#### [Objective]
Which lines below fall between the one containing "handle_left_shell();" and the one containing "cad_parts[node].hide_render = cad_parts[node].hide_viewport"? Repeat them exactly, counting both of those lines, and add nothing else.
-------- Given data
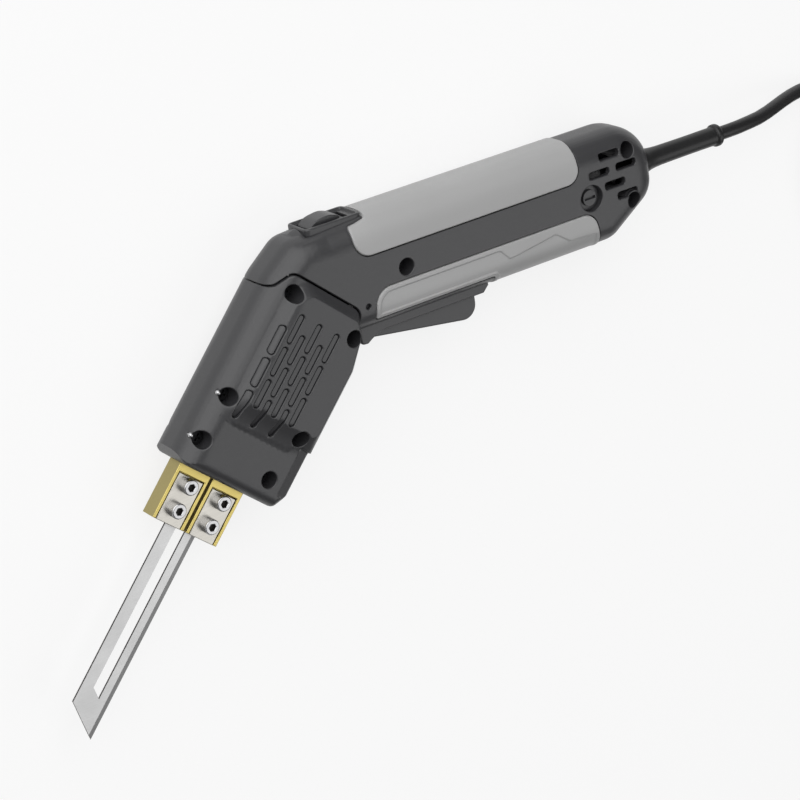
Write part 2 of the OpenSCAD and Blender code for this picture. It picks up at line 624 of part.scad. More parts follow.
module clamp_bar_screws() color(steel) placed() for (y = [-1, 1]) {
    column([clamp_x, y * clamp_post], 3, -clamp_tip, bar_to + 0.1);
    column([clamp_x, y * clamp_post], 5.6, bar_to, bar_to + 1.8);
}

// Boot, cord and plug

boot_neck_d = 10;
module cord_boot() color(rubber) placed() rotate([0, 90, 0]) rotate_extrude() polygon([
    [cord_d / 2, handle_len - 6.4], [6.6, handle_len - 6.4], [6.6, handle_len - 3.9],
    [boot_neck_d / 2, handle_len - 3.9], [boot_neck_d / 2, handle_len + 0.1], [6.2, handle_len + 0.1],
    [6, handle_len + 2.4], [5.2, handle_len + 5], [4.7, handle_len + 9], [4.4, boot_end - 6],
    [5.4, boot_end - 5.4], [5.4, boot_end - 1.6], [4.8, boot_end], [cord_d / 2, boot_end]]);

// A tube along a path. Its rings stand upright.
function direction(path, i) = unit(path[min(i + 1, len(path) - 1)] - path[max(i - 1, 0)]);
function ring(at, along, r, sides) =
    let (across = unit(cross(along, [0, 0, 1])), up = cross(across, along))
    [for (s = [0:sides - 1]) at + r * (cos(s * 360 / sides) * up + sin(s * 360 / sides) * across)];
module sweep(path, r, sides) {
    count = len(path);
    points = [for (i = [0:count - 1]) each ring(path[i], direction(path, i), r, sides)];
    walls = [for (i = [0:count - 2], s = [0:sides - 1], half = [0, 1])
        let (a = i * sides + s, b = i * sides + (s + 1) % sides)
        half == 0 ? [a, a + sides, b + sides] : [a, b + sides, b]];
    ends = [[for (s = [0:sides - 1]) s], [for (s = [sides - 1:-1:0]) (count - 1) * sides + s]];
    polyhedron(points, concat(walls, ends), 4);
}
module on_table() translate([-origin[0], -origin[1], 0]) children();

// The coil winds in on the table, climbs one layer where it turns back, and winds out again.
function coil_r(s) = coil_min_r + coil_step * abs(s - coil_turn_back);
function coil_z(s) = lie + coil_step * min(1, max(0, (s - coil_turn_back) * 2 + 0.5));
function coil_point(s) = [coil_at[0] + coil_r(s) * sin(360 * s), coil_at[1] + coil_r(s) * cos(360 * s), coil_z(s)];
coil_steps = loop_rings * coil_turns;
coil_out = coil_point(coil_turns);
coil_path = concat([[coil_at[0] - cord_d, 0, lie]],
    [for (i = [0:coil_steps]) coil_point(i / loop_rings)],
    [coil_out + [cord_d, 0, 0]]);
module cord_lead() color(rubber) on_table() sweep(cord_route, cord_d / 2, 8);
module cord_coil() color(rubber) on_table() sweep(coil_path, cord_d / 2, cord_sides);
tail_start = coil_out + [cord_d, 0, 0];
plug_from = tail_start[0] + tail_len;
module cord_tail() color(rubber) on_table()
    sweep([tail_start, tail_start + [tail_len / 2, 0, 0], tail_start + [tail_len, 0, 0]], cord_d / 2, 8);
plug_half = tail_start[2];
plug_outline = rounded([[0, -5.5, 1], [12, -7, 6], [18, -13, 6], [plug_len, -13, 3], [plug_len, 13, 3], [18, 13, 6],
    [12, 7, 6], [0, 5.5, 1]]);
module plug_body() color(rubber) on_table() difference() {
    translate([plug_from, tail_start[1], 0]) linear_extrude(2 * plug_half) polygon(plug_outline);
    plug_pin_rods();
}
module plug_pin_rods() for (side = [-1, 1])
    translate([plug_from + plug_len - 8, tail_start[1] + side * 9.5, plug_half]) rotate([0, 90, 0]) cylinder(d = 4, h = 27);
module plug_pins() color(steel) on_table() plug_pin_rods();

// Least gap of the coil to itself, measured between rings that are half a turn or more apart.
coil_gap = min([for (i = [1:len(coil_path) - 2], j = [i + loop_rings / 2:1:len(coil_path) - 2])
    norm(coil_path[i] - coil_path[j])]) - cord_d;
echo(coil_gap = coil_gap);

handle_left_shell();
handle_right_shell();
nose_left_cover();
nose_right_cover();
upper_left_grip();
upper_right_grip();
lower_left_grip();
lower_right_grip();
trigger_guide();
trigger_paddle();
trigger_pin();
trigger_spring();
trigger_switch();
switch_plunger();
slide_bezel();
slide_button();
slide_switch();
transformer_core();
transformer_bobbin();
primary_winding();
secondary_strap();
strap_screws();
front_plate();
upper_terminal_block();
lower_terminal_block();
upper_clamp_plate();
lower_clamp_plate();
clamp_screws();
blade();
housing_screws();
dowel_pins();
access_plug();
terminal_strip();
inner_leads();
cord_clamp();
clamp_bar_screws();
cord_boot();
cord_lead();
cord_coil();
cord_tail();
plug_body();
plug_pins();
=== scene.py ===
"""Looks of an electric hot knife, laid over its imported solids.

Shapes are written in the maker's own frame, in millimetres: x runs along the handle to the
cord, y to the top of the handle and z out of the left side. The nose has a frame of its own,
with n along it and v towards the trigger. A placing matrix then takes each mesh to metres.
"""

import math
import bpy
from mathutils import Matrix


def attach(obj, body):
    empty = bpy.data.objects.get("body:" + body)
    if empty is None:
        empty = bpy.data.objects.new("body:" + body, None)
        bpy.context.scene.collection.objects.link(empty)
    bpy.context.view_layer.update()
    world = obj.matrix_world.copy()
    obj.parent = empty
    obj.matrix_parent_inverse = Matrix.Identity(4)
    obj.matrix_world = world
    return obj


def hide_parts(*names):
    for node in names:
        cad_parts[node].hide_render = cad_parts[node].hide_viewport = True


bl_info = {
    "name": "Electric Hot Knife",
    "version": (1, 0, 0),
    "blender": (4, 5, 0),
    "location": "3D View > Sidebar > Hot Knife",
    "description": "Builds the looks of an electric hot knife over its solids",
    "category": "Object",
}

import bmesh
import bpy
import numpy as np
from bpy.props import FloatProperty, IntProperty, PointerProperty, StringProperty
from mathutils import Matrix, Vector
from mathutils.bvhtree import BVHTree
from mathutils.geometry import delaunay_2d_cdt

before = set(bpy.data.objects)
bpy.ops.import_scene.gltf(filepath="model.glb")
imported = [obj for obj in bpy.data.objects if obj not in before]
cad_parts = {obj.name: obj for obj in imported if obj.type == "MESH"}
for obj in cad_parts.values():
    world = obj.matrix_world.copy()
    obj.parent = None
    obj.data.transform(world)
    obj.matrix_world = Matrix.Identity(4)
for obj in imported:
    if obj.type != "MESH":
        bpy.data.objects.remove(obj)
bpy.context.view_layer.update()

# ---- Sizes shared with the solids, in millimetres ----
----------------
#### [Written solution]
handle_left_shell();
handle_right_shell();
nose_left_cover();
nose_right_cover();
upper_left_grip();
upper_right_grip();
lower_left_grip();
lower_right_grip();
trigger_guide();
trigger_paddle();
trigger_pin();
trigger_spring();
trigger_switch();
switch_plunger();
slide_bezel();
slide_button();
slide_switch();
transformer_core();
transformer_bobbin();
primary_winding();
secondary_strap();
strap_screws();
front_plate();
upper_terminal_block();
lower_terminal_block();
upper_clamp_plate();
lower_clamp_plate();
clamp_screws();
blade();
housing_screws();
dowel_pins();
access_plug();
terminal_strip();
inner_leads();
cord_clamp();
clamp_bar_screws();
cord_boot();
cord_lead();
cord_coil();
cord_tail();
plug_body();
plug_pins();
=== scene.py ===
"""Looks of an electric hot knife, laid over its imported solids.

Shapes are written in the maker's own frame, in millimetres: x runs along the handle to the
cord, y to the top of the handle and z out of the left side. The nose has a frame of its own,
with n along it and v towards the trigger. A placing matrix then takes each mesh to metres.
"""

import math
import bpy
from mathutils import Matrix


def attach(obj, body):
    empty = bpy.data.objects.get("body:" + body)
    if empty is None:
        empty = bpy.data.objects.new("body:" + body, None)
        bpy.context.scene.collection.objects.link(empty)
    bpy.context.view_layer.update()
    world = obj.matrix_world.copy()
    obj.parent = empty
    obj.matrix_parent_inverse = Matrix.Identity(4)
    obj.matrix_world = world
    return obj


def hide_parts(*names):
    for node in names:
        cad_parts[node].hide_render = cad_parts[node].hide_viewport = True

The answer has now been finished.